The ORIGINS Project, a collaboration between The Telethon Kids Institute and Joondalup Health Campus, has achieved a major milestone – recruiting its 1000th family.

The unique long-term study, which is the largest study of its kind nationally and one of the most comprehensive studies of pregnant women and their families in Australia to date, aims to recruit 10,000 families whose babies are born at Joondalup Health Campus over the next five years.

ORIGINS will follow the progress of pregnant women, their partners and babies for the first five years of the baby’s life, following an increasing understanding that an individual’s lifetime health and disease may be programmed at a very early stage – while a child is still in the womb.

The project will collect detailed information on how a child’s early environment and parents’ physical health and genetics influence the risk of a wide range of diseases and conditions such as asthma, eczema, food allergies, hay fever, diabetes, obesity and autism.
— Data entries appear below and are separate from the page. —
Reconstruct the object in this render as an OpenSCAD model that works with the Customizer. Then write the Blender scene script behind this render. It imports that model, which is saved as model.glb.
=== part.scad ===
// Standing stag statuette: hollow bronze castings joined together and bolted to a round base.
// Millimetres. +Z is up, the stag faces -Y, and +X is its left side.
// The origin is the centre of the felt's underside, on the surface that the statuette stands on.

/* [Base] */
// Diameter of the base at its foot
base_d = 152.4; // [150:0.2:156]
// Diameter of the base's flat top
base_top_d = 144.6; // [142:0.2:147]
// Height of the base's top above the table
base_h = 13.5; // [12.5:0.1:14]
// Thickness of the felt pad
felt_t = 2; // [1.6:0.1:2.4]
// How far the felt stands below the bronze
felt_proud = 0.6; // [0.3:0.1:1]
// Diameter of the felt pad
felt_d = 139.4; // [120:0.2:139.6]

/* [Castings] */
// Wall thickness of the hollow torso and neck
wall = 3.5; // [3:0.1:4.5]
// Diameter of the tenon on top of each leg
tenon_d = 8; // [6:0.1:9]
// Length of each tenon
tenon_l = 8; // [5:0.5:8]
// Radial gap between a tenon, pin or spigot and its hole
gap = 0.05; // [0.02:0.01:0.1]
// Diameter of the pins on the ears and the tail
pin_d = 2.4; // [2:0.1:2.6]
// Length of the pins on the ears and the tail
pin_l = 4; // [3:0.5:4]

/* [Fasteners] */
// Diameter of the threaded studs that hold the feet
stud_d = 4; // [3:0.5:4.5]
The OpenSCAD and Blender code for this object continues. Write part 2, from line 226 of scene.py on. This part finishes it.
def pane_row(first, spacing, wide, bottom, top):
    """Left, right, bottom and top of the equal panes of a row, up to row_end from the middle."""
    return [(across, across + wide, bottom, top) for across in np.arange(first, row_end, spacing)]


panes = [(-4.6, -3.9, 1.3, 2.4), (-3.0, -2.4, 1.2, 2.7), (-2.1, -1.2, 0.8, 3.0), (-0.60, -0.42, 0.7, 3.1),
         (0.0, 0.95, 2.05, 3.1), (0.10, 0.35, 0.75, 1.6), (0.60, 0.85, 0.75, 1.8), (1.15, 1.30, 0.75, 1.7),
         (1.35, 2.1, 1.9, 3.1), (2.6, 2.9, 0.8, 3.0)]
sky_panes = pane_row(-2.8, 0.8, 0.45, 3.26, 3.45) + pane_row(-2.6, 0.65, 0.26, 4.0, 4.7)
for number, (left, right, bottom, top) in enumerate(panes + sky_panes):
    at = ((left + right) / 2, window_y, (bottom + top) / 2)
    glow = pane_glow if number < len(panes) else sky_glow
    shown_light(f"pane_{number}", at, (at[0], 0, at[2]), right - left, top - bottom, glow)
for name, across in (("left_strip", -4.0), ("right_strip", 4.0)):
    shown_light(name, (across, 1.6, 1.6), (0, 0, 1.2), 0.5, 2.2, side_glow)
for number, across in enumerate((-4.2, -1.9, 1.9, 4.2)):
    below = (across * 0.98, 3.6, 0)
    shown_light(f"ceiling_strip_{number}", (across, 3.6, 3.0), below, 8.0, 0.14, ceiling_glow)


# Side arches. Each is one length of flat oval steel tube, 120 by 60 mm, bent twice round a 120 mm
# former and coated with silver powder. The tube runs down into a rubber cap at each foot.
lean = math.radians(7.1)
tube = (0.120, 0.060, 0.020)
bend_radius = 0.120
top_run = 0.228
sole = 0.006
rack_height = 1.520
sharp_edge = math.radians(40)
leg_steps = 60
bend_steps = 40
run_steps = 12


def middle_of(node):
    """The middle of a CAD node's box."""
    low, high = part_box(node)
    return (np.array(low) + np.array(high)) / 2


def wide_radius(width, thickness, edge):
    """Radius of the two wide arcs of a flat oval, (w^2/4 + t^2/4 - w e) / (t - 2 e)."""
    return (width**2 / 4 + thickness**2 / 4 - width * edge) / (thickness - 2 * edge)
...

It will also look at how language development can affect outcomes such as academic achievement, social ability and relationships.

ORIGINS Co-Director and Head of Paediatrics at Joondalup Health Campus, Professor Desiree Silva, said she is delighted to meet the significant milestone of 1000 families recruited to the study.

“Our ultimate goal is to recruit 10,000 families. There’s so much information that you can obtain from that number of families, and that’s information that can be used by researchers all around the world to make a real impact,” she said.

“We believe that the ORIGINS Project will change the way we look at childhood development.”

The 1000th family to be recruited – pregnant mother Jess, her husband Michael and their 2-year-old son Eli – said they are excited to be part of the project.

“We’re really excited to be the 1000th participant in the ORIGINS project. It’s something that really interests me, especially because I have allergies myself,” Jess said. “I worry if my baby will have allergies in the future so I’m happy to help the research towards that.”

“I’m hoping that this research will be used not only in WA, but world-wide, to help many children have a better and healthier future.”

ORIGINS Co-Director and Associate Director of Research at the Telethon Kids Institute, Professor Susan Prescott, said the team is focused on the big picture.

“ORIGINS is a local project with a global vision, recognising that planetary health starts locally in every community. We are part of a global network of community projects, not only with local benefits, but as part of a connected grass-roots strategy to restore global health,” she said.

The ORIGINS Project is funded by the Paul Ramsay Foundation and the Commonwealth Government through Telethon.